Your task is to repeat only the lines from the one with "make_frame(light_plastic)" through the one with "before = set(bpy.data.objects)", exactly as they stand, both ends included.

── Excerpted data

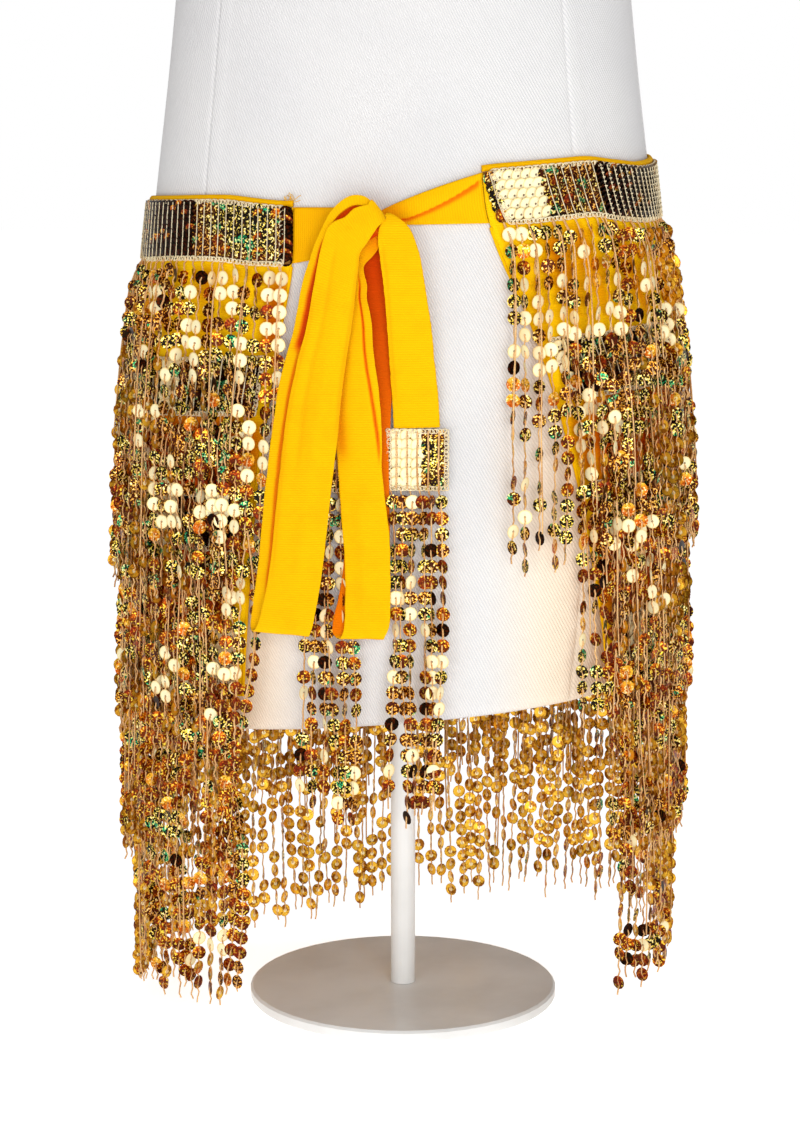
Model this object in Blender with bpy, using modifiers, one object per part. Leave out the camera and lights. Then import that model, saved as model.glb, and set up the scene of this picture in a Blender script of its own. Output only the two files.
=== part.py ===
# Belly dance hip scarf, tied in a bow round a limbless dress form on a plain stand.
# Metres, +Z up. The front faces -Y and +X is at the viewer's right.
# The origin is the centre of the stand's underside.

import math

import bmesh
import bpy
from mathutils import Vector


def table(columns, *rows):
    names = columns.split()
    return [dict(zip(names, row)) for row in rows]


# Dress form: upright sections between an ellipse and a rounded rectangle
FORM_POWER = 2.25
FORM_COLUMNS = 56
FORM_RINGS = 15
FORM_SECTIONS = table(
    "height half_width half_depth",
    (0.205, 0.1520, 0.1120),
    (0.255, 0.1590, 0.1165),
    (0.325, 0.1665, 0.1195),
    (0.400, 0.1650, 0.1185),
    (0.470, 0.1600, 0.1160),
    (0.535, 0.1525, 0.1120),
    (0.600, 0.1445, 0.1065),
    (0.690, 0.1350, 0.0990),
)
HIP_HEIGHT = 0.325
FORM_BOTTOM = 0.2045
FORM_BOTTOM_SLOPE = 0.10
FORM_TOP = 0.690
FORM_EDGE = 0.008
DOME_RISE = 0.016

# Stand
POLE_RADIUS = 0.008
BASE_RADIUS = 0.100
BASE_THICKNESS = 0.008
BASE_BEVEL = 0.0015

# Gaps and walls
SEAM_GAP = 0.0003
CLOTH_OFFSET = 0.0013
CLOTH_WALL = 0.0012
BAND_WALL = 0.0016
BAND_OFFSET = CLOTH_OFFSET + CLOTH_WALL + 0.0006

# Scarf: drop below the top edge, angle of each front edge, and how the hips lift that line.
# Angles are degrees round the form, 0 at the front and positive towards +X.
TOP_EDGE = 0.528
WRAP = table(
    "drop left right slope twist",
    (0.000, -25.0, 29.0, 0.085, 0.00),
    (0.036, -25.0, 31.0, 0.085, 0.00),
    (0.095, -29.0, 42.0, 0.080, 0.10),
    (0.180, -34.0, 51.5, 0.075, 0.35),
    (0.264, -37.0, 58.0, 0.085, 0.65),
    (0.306, -38.0, 60.0, 0.085, 0.70),
)
# How far the first band lies above that line, at its top and its lower edge, round the form.
# It fades out down to the second band.
LIFT = table(
    "angle top bottom",
    (-180, 0.0000, 0.0000),
    (-110, 0.0000, 0.0000),
    (-75, 0.0020, 0.0013),
    (-57, 0.0015, 0.0019),
    (-44, 0.0000, 0.0000),
    (-37, -0.0027, -0.0028),
    (-31, -0.0050, -0.0042),
    (-25, -0.0062, -0.0052),
    (29, 0.0045, 0.0085),
    (41, 0.0046, 0.0079),
    (50, 0.0043, 0.0079),
    (57, 0.0038, 0.0077),
    (65, 0.0002, 0.0033),
    (76, -0.0030, 0.0000),
    (110, 0.0000, 0.0000),
    (180, 0.0000, 0.0000),
)
LIFT_FADE = 0.061
CLOTH_DROP = 0.306
CLOTH_COLUMNS = 50
CLOTH_ROWS = 9
BINDING_HEIGHT = 0.0038
BINDING_WALL = 0.0024

# Sequin fringe: a band with strands that hang from its lower edge
# Each row starts at a drop below the top edge, stands back from the cloth's front edges by its
# inset and its slant in degrees, and is pushed out at its tips by the rows below it.
FRINGE_ROWS = table(
    "name drop inset slant out strands segments",
    ("fringe_row_1", 0.000, 0.0, 2.5, 0.0150, 52, 3),
    ("fringe_row_2", 0.095, 2.5, 0.5, 0.0125, 53, 4),
    ("fringe_row_3", 0.180, 2.5, 0.5, 0.0100, 54, 2),
    ("fringe_row_4", 0.264, 2.0, 0.5, 0.0008, 56, 2),
)
BAND_HEIGHT = 0.034
STRAND_LENGTH = 0.195
OUT_POWER = 0.6
FRONT_OUT = 0.62
FRONT_SPREAD = 0.14
STRAND_UNEVEN = 0.005
STRAND_SWAY = 0.0018

# Knot, straps and tails. A station gives the middle of the strap, how far it stands off the form,
# its width, and the turn of its width away from +X, in degrees.
KNOT_CENTRE = (-0.003, 0.510)
KNOT_HALF = (0.0150, 0.0145, 0.0065)
KNOT_OFFSET = 0.0094
KNOT_GROOVES = 3
KNOT_GROOVE_DEPTH = 0.06
# Strap from each front edge of the cloth: its width at the knot, and how soon it widens
TIES = table(
    "name edge side knot_width spread",
    ("tie_left", "left", -1, 0.016, 0.5),
    ("tie_right", "right", 1, 0.006, 0.8),
)
STRAP_WALL = 0.0012
STRAP_COLUMNS = 4
LOOP_LEFT = table(
    "along x height stand_off width turn ripple",
    (0.00, 0.004, 0.5160, 0.0166, 0.008, -70, 0.0000),
    (0.06, -0.009, 0.5205, 0.0174, 0.012, -78, 0.0004),
    (0.12, -0.021, 0.5120, 0.0176, 0.020, -34, 0.0010),
    (0.20, -0.026, 0.4860, 0.0170, 0.026, 0, 0.0012),
    (0.34, -0.036, 0.4230, 0.0170, 0.030, 4, 0.0009),
    (0.50, -0.050, 0.3440, 0.0200, 0.034, 4, 0.0006),
    (0.62, -0.061, 0.2670, 0.0216, 0.036, 2, 0.0003),
    (0.64, -0.061, 0.2630, 0.0194, 0.036, 2, 0.0003),
    (0.66, -0.062, 0.2670, 0.0172, 0.036, 2, 0.0003),
    (0.78, -0.055, 0.3440, 0.0160, 0.034, 4, 0.0005),
    (0.90, -0.042, 0.4230, 0.0126, 0.029, 4, 0.0005),
    (1.00, -0.023, 0.4880, 0.0080, 0.020, 0, 0.0008),
)
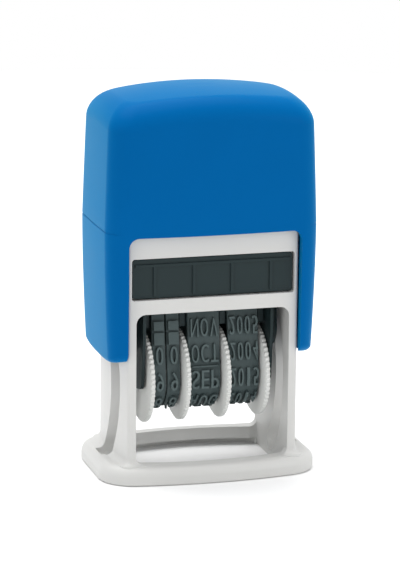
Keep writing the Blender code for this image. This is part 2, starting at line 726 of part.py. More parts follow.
def make_wheels(material):
    """The four setting wheels: a serrated disc with the drum that drives its band."""
    spans = band_spans()
    for name, face in WHEEL_OUTER_FACES.items():
        rim = serrated_outline(WHEEL_RADIUS, WHEEL_RADIUS - WHEEL_TOOTH_DEPTH, AXLE_Z)
        disc = prism_x(rim, face, face + WHEEL_THICKNESS)
        wheel = make_object(f"{name}_wheel", disc, material)
        low, high = spans[name]
        if name == "tens":
            drum_low, drum_high = face + WHEEL_THICKNESS - WELD, high
        else:
            drum_low, drum_high = low, face + WELD
        drum = circle(0, AXLE_Z, DRUM_RADIUS)
        combine(wheel, "UNION", prism_x(drum, drum_low, drum_high), "drum")
        dish_outer = WHEEL_RADIUS - WHEEL_RIM_WIDTH
        dish_inner = AXLE_RADIUS + WHEEL_RIM_WIDTH
        if name == "tens":
            dish = [
                (face - OVERRUN, dish_inner), (face - OVERRUN, dish_outer),
                (face + WHEEL_FACE_DISH, dish_outer), (face + WHEEL_FACE_DISH, dish_inner),
            ]
        else:
            back = face + WHEEL_THICKNESS
            dish = [
                (back - WHEEL_FACE_DISH, dish_inner), (back - WHEEL_FACE_DISH, dish_outer),
                (back + OVERRUN, dish_outer), (back + OVERRUN, dish_inner),
            ]
        combine(wheel, "DIFFERENCE", turned_x(dish, AXLE_Z), "dish")
        bore = circle(0, AXLE_Z, AXLE_RADIUS + GAP, ROUND_STEPS // 2)
        bore_cut = prism_x(bore, -CHEEK_OUTER - OVERRUN, CHEEK_OUTER + OVERRUN)
        combine(wheel, "DIFFERENCE", bore_cut, "bore")
        wheel_origin = (0, 0, AXLE_Z)
        move_origin(wheel, wheel_origin)


def make_axle(material):
    """The steel rod that the wheels turn on."""
    radius = AXLE_RADIUS
    bevelled = radius - AXLE_END_CHAMFER
    levels = [
        (-CHEEK_OUTER, bevelled), (-CHEEK_OUTER + AXLE_END_CHAMFER, radius),
        (CHEEK_OUTER - AXLE_END_CHAMFER, radius), (CHEEK_OUTER, bevelled),
    ]
    bm = bmesh.new()
    rings = []
    for x, reach in levels:
        rings.append([(x, y, z) for y, z in circle(0, AXLE_Z, reach, ROUND_STEPS // 2)])
    skin(bm, rings)
    axle = make_object("wheel_axle", bm, material)
    move_origin(axle, (0, 0, PIVOT_Z))


def cheek_outline():
    """A carrier cheek in (y, z): a boss at the axle, sloping feet, and sides that widen upward."""
    corner = CHEEK_FOOT_CORNER
    corner_y = CHEEK_FOOT_HALF_DEPTH - corner
    foot_lean = atan2(CHEEK_FOOT_RISE, corner_y)
    below = foot_lean - acos((CHEEK_BOSS_RADIUS - corner) / hypot(corner_y, CHEEK_FOOT_RISE))
    side_y = CHEEK_HALF_DEPTH - corner_y
    side_z = CHEEK_SHOULDER_RISE - CHEEK_FOOT_RISE
    beside = atan2(side_z, side_y) - acos(corner / hypot(side_y, side_z))
    right = arc(0, AXLE_Z, CHEEK_BOSS_RADIUS, -pi / 2, below, 2)
    right += arc(corner_y, AXLE_Z + CHEEK_FOOT_RISE, corner, below, beside, CORNER_STEPS)
    right.append((CHEEK_HALF_DEPTH, AXLE_Z + CHEEK_SHOULDER_RISE))
    top_y = CHEEK_HALF_DEPTH - HEAD_CORNER
    right += arc(top_y, CUSHION_TOP - HEAD_CORNER, HEAD_CORNER, 0, pi / 2, CORNER_STEPS)
    return right + [(-y, z) for y, z in reversed(right[1:])]


def make_carrier(material):
    """The band carrier: a print head block, dividers between the bands and two side cheeks."""
    block = rectangle(
        -BLOCK_HALF_DEPTH, BLOCK_HALF_DEPTH, BLOCK_TOP - CARRIER_BLOCK_HEIGHT, BLOCK_TOP
    )
    carrier = make_object("band_carrier", prism_x(block, -CHEEK_OUTER + GAP, CHEEK_OUTER - GAP), material)
    for side, label in ((-1, "left"), (1, "right")):
        low = min(side * CHEEK_INNER, side * CHEEK_OUTER)
        high = max(side * CHEEK_INNER, side * CHEEK_OUTER)
        combine(carrier, "UNION", prism_x(cheek_outline(), low, high), f"{label}_cheek")

    divider = rounded_rectangle(
        -BLOCK_HALF_DEPTH - BAND_THICKNESS, BLOCK_HALF_DEPTH + BAND_THICKNESS,
        BLOCK_TOP - CARRIER_BLOCK_HEIGHT, BAND_UNDERSIDE, GAP, HEAD_CORNER,
    )
    for name, face in WHEEL_OUTER_FACES.items():
        shape = prism_x(divider, face, face + WHEEL_THICKNESS)
        combine(carrier, "UNION", shape, f"{name}_divider")

    axle_hole = circle(0, AXLE_Z, AXLE_RADIUS + GAP, ROUND_STEPS // 2)
    combine(
        carrier, "DIFFERENCE", prism_x(axle_hole, -INNER_HALF_WIDTH, INNER_HALF_WIDTH), "axle_holes"
    )
    socket = KEY_HALF_WIDTH + GAP
    key_hole = rectangle(-socket, socket, PIVOT_Z - socket, PIVOT_Z + socket)
    for side, label in ((-1, "left"), (1, "right")):
        inner = side * (CHEEK_INNER - GAP)
        outer = side * (CHEEK_OUTER + OVERRUN)
        cut = prism_x(key_hole, min(inner, outer), max(inner, outer))
        combine(carrier, "DIFFERENCE", cut, f"{label}_key_hole")
    move_origin(carrier, (0, 0, PIVOT_Z))


def make_cushions(material):
    """Rubber cushions between the print head and the bands."""
    spans = band_spans()
    cushion_spans = {
        "day": (spans["tens"][0], spans["ones"][1]),
        "month": spans["month"],
        "year": spans["year"],
    }
    outline = rounded_rectangle(
        -BLOCK_HALF_DEPTH, BLOCK_HALF_DEPTH, CUSHION_UNDERSIDE, CUSHION_TOP,
        GAP / 2, HEAD_CORNER - BAND_THICKNESS, 3,
    )
    for name, (low, high) in cushion_spans.items():
        cushion = make_object(f"{name}_cushion", prism_x(outline, low, high), material)
        move_origin(cushion, (0, 0, PIVOT_Z))


def crank_outline():
    """The crank in (y, z): a large eye on the pivot drawn in to a small eye at the cam pin."""
    large, small = CRANK_EYE_RADIUS, CRANK_PIN_EYE_RADIUS
    lean = pi / 2 - acos((large - small) / CAM_THROW)
    outline = arc(0, PIVOT_Z, large, pi - lean, 2 * pi + lean, 3 * CORNER_STEPS)
    outline += arc(0, PIVOT_Z + CAM_THROW, small, lean, pi - lean, 2 * CORNER_STEPS)
    return outline


def make_cranks(material):
    """The flip cranks, keyed to the carrier through the bridge's eyes."""
    for side, label in ((-1, "left"), (1, "right")):
        low = min(side * CRANK_INNER, side * CRANK_OUTER)
        high = max(side * CRANK_INNER, side * CRANK_OUTER)
        crank = make_object(f"{label}_flip_crank", prism_x(crank_outline(), low, high), material)
        parts = {
            "cam_pin": (
                circle(0, PIVOT_Z + CAM_THROW, CAM_PIN_RADIUS),
                CRANK_OUTER - WELD, CRANK_OUTER + CRANK_PIN_REACH,
            ),
            "trunnion": (circle(0, PIVOT_Z, TRUNNION_RADIUS), CHEEK_OUTER + GAP / 2, CRANK_INNER + WELD),
            "key": (
                rectangle(
                    -KEY_HALF_WIDTH, KEY_HALF_WIDTH, PIVOT_Z - KEY_HALF_WIDTH, PIVOT_Z + KEY_HALF_WIDTH
                ),
                CHEEK_INNER, CHEEK_OUTER + WELD,
            ),
        }
        for name, (outline, near, far) in parts.items():
            shape = prism_x(outline, min(side * near, side * far), max(side * near, side * far))
            combine(crank, "UNION", shape, name)
        move_origin(crank, (0, 0, PIVOT_Z))


# Ink cartridge


def make_ink_tray(material):
    """The ink cartridge: a tray behind a ribbed front plate that fills the frame's window."""
    low_z = FELT_FACE
    plate = rounded_rectangle(
        -TRAY_FRONT_HALF_WIDTH, TRAY_FRONT_HALF_WIDTH, low_z, WINDOW_TOP - GAP,
        TRAY_FRONT_CORNER, TRAY_FRONT_CORNER,
    )
    tray = make_object("ink_tray", prism_y(plate, TRAY_FRONT_FACE, TRAY_FRONT_BACK), material)
    body = rounded_rectangle(
        -TRAY_HALF_WIDTH, TRAY_HALF_WIDTH, TRAY_FRONT_BACK - WELD, TRAY_REAR, GAP, TRAY_CORNER
    )
    combine(tray, "UNION", prism_z(body, low_z, TRAY_TOP), "body")
    for number, share in enumerate(TRAY_RIB_SHARES):
        place = share * TRAY_FRONT_HALF_WIDTH
        rib = rectangle(
            place - TRAY_RIB_HALF_WIDTH, place + TRAY_RIB_HALF_WIDTH,
            low_z + TRAY_FRONT_CORNER, WINDOW_TOP - TRAY_LIP_DROP,
        )
        shape = prism_y(rib, TRAY_FRONT_FACE - TRAY_RIB_RISE, TRAY_FRONT_FACE + WELD)
        combine(tray, "UNION", shape, f"rib_{number}")
    lip_half = TRAY_FRONT_HALF_WIDTH - TRAY_FRONT_CORNER
    lip_z = WINDOW_TOP - TRAY_LIP_DROP
    lip = rectangle(-lip_half, lip_half, lip_z - TRAY_LIP_THICKNESS, lip_z)
    combine(
        tray, "UNION", prism_y(lip, TRAY_FRONT_FACE - TRAY_RIB_RISE, TRAY_FRONT_FACE + WELD), "lip"
    )
    inside = rectangle(
        TRAY_WALL - TRAY_HALF_WIDTH, TRAY_HALF_WIDTH - TRAY_WALL,
        TRAY_FRONT_BACK + TRAY_WALL, TRAY_REAR - TRAY_WALL,
    )
    combine(tray, "DIFFERENCE", prism_z(inside, low_z - OVERRUN, TRAY_DECK_UNDERSIDE), "felt_pocket")
    return tray


def make_felt(material):
    """The ink felt, face down in the tray."""
    margin = TRAY_WALL + GAP
    plan = rectangle(
        margin - TRAY_HALF_WIDTH, TRAY_HALF_WIDTH - margin,
        TRAY_FRONT_BACK + margin, TRAY_REAR - margin,
    )
    return make_object("ink_felt", prism_z(plan, FELT_FACE, FELT_TOP), material)


# Return spring


def spring_points():
    """The wire's centre line: a helix between the frame's deck and the bridge."""
    low = ROOF_TOP + GAP + SPRING_WIRE_RADIUS
    high = BRIDGE_UNDERSIDE - GAP - SPRING_WIRE_RADIUS
    count = ceil(SPRING_TURNS * SPRING_POINTS_PER_TURN)
    points = []
    for step in range(count + 1):
        share = step / count
        angle = 2 * pi * SPRING_TURNS * share
        x = SPRING_COIL_RADIUS * cos(angle)
        y = SPRING_COIL_RADIUS * sin(angle)
        points.append(Vector((x, y, low + (high - low) * share)))
    return points


def least_gap(points):
    """The least clear distance between one turn of the wire and the next, on its points."""
    apart = SPRING_POINTS_PER_TURN // 2
    least = min(
        (points[i] - points[j]).length
        for i in range(len(points))
        for j in range(i + apart, len(points))
    )
    return least - 2 * SPRING_WIRE_RADIUS


def make_spring(material):
    """The return spring under the cap, one round wire wound on a helix."""
    points = spring_points()
    curve = bpy.data.curves.new("return_spring", "CURVE")
    curve.dimensions = "3D"
    curve.bevel_depth = SPRING_WIRE_RADIUS
    curve.bevel_resolution = 1
    curve.use_fill_caps = True
    spline = curve.splines.new("POLY")
    spline.points.add(len(points) - 1)
    for spot, point in zip(spline.points, points):
        spot.co = (*point, 1.0)
    curve.materials.append(material)
    spring = bpy.data.objects.new("return_spring", curve)
    bpy.context.scene.collection.objects.link(spring)
    print(f"return_spring: least gap between turns {least_gap(points) / MM:.2f} mm")
    return spring


def main():
    clear_scene()
    light_plastic = make_material("light_grey_plastic", (0.68, 0.68, 0.66), 0.45)
    blue_plastic = make_material("blue_plastic", (0.0, 0.10, 0.39), 0.35)
    dark_plastic = make_material("dark_plastic", (0.026, 0.042, 0.045), 0.5)
    wheel_plastic = make_material("wheel_plastic", (0.70, 0.71, 0.70), 0.5)
    band_rubber = make_material("band_rubber", (0.048, 0.065, 0.069), 0.7)
    cushion_rubber = make_material("cushion_rubber", (0.02, 0.02, 0.02), 0.8)
    steel = make_material("steel", (0.56, 0.57, 0.58), 0.3, 1.0)
    felt = make_material("ink_felt", (0.012, 0.013, 0.02), 0.95)

    make_frame(light_plastic)
    make_cap(blue_plastic)
    make_bridge(dark_plastic)
    make_carrier(dark_plastic)
    make_cushions(cushion_rubber)
    make_axle(steel)
    make_bands(band_rubber)
    make_wheels(wheel_plastic)
    make_cranks(dark_plastic)
    make_ink_tray(dark_plastic)
    make_felt(felt)
    make_spring(steel)


main()
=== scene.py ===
"""Self-inking date stamp: the looks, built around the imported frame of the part."""

from bisect import bisect_right
from math import acos, atan2, copysign, cos, hypot, pi, radians, sin

import bmesh
import bpy
from mathutils import Matrix, Vector, noise


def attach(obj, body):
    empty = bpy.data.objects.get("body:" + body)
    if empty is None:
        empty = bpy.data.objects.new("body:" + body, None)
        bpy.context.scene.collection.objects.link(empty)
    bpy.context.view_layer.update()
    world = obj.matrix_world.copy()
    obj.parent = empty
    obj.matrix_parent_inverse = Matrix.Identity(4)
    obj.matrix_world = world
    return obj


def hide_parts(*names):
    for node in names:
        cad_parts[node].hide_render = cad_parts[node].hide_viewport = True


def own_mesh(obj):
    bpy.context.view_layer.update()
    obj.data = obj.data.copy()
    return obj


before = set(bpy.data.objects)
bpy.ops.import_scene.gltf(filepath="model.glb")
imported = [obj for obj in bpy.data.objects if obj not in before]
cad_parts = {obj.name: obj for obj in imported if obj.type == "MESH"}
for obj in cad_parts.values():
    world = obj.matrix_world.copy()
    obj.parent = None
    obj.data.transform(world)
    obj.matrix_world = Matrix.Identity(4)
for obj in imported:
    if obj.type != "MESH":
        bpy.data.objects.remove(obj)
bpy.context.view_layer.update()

# Studio: a pale floor under soft lamps, seen through a long lens from the stamp's left and a
# little above, as a product on a light table is photographed. The world is white to the camera
# and in reflections, and it lights the stamp at a plain level.

MM = 0.001
scene = bpy.context.scene
scene.view_settings.view_transform = "Standard"

STAMP_MIDDLE = Vector((0, 0, 40 * MM))
CAMERA_AZIMUTH = radians(15.93)
CAMERA_ELEVATION = radians(13.56)
CAMERA_ROLL = radians(0.528)
CAMERA_DISTANCE = 652.45 * MM
CAMERA_SLIDE_RIGHT = 0.416 * MM
CAMERA_SLIDE_DOWN = 1.115 * MM
LENS = 195.5
SENSOR = 36.0
FAR_CLIP = 20


def new_object(name, data):
    """A new object in the scene, at the origin."""
    made = bpy.data.objects.new(name, data)
    scene.collection.objects.link(made)
    return made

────

### Answer to this task
    make_frame(light_plastic)
    make_cap(blue_plastic)
    make_bridge(dark_plastic)
    make_carrier(dark_plastic)
    make_cushions(cushion_rubber)
    make_axle(steel)
    make_bands(band_rubber)
    make_wheels(wheel_plastic)
    make_cranks(dark_plastic)
    make_ink_tray(dark_plastic)
    make_felt(felt)
    make_spring(steel)


main()
=== scene.py ===
"""Self-inking date stamp: the looks, built around the imported frame of the part."""

from bisect import bisect_right
from math import acos, atan2, copysign, cos, hypot, pi, radians, sin

import bmesh
import bpy
from mathutils import Matrix, Vector, noise


def attach(obj, body):
    empty = bpy.data.objects.get("body:" + body)
    if empty is None:
        empty = bpy.data.objects.new("body:" + body, None)
        bpy.context.scene.collection.objects.link(empty)
    bpy.context.view_layer.update()
    world = obj.matrix_world.copy()
    obj.parent = empty
    obj.matrix_parent_inverse = Matrix.Identity(4)
    obj.matrix_world = world
    return obj


def hide_parts(*names):
    for node in names:
        cad_parts[node].hide_render = cad_parts[node].hide_viewport = True


def own_mesh(obj):
    bpy.context.view_layer.update()
    obj.data = obj.data.copy()
    return obj


before = set(bpy.data.objects)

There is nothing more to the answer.